Federal investigators allege that from 2011 to 2017, the former executives and employees of Outcome sold tens of millions of dollars of advertising inventory that did not exist. This allegedly resulted in inflated financial statements that the former executives used to raise nearly $1 billion in debt and equity financing in 2016 and 2017.
Shah, Agarwal and Purdy are each charged with various counts of mail fraud, wire fraud and bank fraud. Purdy is also charged with one count of false statements to a financial institution, and Shah is also charged with two counts of transactions in criminal proceeds. Desai is charged with one count of wire fraud. Choi and Han are each charged with one count of conspiracy to commit wire fraud, according to the DOJ.
The DOJ claims the former executives and employees perpetrated a fraudulent scheme by selling clients—most of whom were pharmaceutical companies—advertising inventory the company did not have and then under-delivering on its advertising campaigns. Despite these under-deliveries, the company allegedly still invoiced its clients as if it had delivered in full.
The DOJ also alleges that to conceal under-deliveries, Outcome employees at the time falsified affidavits and proofs of performance to make it appear the company was delivering advertising content to the number of screens in its clients’ contracts.
Outcome executives and employees also inflated patient engagement metrics regarding how frequently patients engaged with its devices. Desai allegedly altered studies presented to clients to make it appear that the campaigns were more effective than they actually were, the DOJ said.

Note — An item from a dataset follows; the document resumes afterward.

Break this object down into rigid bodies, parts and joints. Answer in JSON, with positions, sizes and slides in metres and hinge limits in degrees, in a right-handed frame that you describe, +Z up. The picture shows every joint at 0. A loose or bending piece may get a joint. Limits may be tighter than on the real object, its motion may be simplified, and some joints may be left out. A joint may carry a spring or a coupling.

Outcome not only overcharged clients, it also overstated its revenue for 2015 and 2016, according to the charges.
"The company’s outside auditor signed off on the 2015 and 2016 revenue numbers because Purdy, Desai, Choi, and Han allegedly fabricated data to conceal the under-deliveries from the auditor," the DOJ said. "Shah, Purdy, and Agarwal then allegedly used the inflated revenue figures in Outcome’s 2015 and 2016 audited financial statements to raise $110 million in debt financing in April 2016, $375 million in debt financing in December 2016 and $487.5 million in equity financing in early 2017. "
The $110 million debt financing allegedly resulted in a $30.2 million dividend to Shah and a $7.5 million dividend to Agarwal; the $487.5 million equity financing allegedly resulted in a $225 million dividend to Shah and Agarwal, according to the allegations.
"The deception alleged to have been committed by the defendants tricked clients into paying for advertising it failed to deliver and served to falsely inflate the value of Outcome Health,” Assistant U.S. Attorney Brian Hayes, chief of the Criminal Division for the Northern District of Illinois, said in a statement.